→ **AIM OF THE TASK**:
Among the entries below, find the line with "What three.js module", then quote it and each following line up to and including the line with "const BAR_RADIUS = 14;", and nothing else.

→ **RECORD LIST**:
_ _ _
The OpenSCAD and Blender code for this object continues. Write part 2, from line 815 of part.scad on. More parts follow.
_ _ _
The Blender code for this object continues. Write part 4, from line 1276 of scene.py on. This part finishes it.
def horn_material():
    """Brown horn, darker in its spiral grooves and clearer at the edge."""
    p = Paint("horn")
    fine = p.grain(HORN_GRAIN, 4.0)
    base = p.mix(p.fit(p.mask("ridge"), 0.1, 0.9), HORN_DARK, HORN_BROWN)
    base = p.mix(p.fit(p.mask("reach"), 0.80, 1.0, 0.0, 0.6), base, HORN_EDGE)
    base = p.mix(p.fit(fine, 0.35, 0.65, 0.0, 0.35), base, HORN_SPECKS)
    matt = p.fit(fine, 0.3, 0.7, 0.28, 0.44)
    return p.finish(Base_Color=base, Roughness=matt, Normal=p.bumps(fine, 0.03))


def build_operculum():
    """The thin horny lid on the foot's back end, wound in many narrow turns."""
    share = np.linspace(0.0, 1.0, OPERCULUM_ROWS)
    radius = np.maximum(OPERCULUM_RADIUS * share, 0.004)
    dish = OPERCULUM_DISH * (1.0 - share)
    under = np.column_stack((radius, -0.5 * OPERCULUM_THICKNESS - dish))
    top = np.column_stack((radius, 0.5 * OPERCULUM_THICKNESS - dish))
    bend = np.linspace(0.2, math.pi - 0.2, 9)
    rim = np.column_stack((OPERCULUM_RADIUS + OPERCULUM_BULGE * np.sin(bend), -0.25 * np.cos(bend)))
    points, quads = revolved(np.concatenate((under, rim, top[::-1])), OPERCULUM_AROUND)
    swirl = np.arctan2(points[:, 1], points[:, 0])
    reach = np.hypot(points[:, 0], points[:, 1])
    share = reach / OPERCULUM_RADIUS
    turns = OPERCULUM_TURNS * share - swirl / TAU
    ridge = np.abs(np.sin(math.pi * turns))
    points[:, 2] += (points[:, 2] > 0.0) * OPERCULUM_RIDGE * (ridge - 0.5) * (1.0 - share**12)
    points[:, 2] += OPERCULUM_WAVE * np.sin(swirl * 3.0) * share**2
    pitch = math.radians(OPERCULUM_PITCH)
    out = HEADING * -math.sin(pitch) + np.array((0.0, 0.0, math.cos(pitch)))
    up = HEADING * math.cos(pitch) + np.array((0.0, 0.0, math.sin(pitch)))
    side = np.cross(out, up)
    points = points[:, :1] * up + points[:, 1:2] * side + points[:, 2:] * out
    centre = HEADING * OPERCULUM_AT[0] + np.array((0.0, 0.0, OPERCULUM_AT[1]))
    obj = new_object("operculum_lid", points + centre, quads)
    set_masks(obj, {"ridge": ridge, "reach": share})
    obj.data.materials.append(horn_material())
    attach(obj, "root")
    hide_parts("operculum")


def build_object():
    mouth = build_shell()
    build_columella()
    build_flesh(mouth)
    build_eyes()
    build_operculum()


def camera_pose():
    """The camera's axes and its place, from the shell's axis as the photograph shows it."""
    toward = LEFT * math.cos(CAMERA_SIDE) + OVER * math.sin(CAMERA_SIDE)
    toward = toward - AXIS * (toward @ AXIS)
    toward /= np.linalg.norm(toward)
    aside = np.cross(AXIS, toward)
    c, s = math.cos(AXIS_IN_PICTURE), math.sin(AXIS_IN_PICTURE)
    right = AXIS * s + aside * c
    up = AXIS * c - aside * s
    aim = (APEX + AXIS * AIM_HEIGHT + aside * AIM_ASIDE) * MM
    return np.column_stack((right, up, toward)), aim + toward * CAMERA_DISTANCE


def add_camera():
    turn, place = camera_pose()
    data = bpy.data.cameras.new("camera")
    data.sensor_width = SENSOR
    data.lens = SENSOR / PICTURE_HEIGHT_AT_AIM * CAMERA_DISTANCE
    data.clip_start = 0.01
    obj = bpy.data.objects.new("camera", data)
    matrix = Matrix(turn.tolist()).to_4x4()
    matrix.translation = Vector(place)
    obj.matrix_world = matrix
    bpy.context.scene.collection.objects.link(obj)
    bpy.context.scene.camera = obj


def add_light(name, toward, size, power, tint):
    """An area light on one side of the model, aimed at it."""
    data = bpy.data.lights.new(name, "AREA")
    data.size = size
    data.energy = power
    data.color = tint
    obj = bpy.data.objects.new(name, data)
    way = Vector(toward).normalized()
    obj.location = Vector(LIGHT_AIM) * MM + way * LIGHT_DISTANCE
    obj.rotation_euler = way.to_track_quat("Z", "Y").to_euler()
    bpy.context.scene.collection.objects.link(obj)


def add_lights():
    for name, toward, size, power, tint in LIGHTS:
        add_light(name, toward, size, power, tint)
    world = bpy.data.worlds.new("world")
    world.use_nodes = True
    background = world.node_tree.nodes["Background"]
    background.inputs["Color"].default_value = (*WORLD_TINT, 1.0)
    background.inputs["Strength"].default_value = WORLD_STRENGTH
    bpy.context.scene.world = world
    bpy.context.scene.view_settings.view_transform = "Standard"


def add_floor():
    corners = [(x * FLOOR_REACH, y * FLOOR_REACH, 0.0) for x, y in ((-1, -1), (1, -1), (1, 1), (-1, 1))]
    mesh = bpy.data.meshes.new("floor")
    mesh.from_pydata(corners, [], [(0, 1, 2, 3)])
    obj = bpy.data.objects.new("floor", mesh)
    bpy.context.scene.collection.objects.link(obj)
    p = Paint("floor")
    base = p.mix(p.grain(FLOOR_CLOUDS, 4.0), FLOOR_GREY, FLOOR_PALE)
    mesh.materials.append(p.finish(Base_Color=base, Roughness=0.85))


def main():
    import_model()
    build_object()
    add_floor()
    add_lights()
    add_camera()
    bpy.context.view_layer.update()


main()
_ _ _
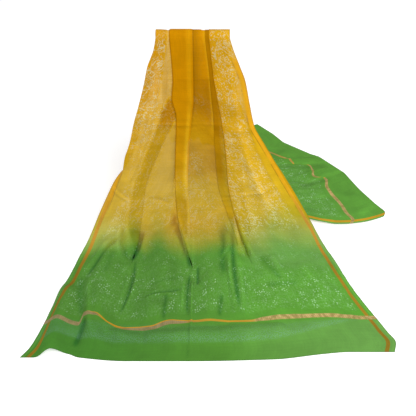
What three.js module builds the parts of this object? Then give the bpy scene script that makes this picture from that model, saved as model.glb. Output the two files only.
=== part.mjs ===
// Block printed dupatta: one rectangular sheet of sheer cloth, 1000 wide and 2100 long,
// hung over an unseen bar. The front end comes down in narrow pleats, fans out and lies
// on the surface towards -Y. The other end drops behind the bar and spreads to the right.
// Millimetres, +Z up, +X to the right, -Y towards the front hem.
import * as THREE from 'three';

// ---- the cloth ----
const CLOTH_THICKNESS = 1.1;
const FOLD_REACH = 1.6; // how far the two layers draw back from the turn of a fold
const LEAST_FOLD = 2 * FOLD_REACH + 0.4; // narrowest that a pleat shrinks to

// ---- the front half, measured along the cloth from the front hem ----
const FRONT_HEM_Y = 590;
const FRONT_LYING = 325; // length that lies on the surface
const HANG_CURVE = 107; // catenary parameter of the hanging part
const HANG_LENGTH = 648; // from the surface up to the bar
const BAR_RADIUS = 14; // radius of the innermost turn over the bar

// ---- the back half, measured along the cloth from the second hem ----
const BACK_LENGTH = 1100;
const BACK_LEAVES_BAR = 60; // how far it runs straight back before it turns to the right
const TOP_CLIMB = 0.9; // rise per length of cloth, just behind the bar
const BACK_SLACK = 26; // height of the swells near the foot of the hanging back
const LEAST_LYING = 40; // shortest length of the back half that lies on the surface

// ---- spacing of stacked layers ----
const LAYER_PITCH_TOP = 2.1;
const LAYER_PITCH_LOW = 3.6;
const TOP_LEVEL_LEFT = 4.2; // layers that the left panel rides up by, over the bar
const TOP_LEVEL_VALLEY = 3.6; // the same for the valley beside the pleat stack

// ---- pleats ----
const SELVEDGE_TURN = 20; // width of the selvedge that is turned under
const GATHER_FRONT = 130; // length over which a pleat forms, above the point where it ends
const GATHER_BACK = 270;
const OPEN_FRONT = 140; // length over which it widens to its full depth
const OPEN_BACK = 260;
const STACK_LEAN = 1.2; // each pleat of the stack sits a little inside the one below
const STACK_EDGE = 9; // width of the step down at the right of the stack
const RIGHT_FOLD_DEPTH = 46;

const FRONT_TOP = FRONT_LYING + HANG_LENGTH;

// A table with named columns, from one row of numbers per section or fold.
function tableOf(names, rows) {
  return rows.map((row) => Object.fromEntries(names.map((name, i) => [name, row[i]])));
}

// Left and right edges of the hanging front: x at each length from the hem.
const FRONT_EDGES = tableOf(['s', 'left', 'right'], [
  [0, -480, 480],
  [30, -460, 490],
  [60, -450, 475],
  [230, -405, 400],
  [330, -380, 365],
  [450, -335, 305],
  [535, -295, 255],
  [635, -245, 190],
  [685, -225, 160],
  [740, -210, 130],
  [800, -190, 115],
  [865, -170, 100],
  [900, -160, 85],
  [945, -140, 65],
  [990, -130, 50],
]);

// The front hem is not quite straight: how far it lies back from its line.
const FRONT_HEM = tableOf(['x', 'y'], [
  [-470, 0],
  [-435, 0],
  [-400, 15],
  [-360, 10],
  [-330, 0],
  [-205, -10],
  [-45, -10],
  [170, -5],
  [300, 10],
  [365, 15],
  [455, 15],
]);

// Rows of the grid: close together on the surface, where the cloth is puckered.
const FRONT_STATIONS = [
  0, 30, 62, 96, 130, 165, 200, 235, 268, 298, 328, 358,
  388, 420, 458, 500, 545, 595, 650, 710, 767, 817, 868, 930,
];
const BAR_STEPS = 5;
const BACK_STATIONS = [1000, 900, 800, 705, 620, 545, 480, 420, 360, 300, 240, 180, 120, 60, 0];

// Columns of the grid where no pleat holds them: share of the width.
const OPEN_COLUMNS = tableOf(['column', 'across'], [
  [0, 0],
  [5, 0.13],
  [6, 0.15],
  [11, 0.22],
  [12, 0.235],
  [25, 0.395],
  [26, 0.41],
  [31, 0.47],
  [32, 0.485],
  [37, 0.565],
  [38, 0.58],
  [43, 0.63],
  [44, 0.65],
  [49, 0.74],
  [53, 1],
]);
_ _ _
→ **RESPONSE BELOW**:
What three.js module builds the parts of this object? Then give the bpy scene script that makes this picture from that model, saved as model.glb. Output the two files only.
=== part.mjs ===
// Block printed dupatta: one rectangular sheet of sheer cloth, 1000 wide and 2100 long,
// hung over an unseen bar. The front end comes down in narrow pleats, fans out and lies
// on the surface towards -Y. The other end drops behind the bar and spreads to the right.
// Millimetres, +Z up, +X to the right, -Y towards the front hem.
import * as THREE from 'three';

// ---- the cloth ----
const CLOTH_THICKNESS = 1.1;
const FOLD_REACH = 1.6; // how far the two layers draw back from the turn of a fold
const LEAST_FOLD = 2 * FOLD_REACH + 0.4; // narrowest that a pleat shrinks to

// ---- the front half, measured along the cloth from the front hem ----
const FRONT_HEM_Y = 590;
const FRONT_LYING = 325; // length that lies on the surface
const HANG_CURVE = 107; // catenary parameter of the hanging part
const HANG_LENGTH = 648; // from the surface up to the bar
const BAR_RADIUS = 14; // radius of the innermost turn over the bar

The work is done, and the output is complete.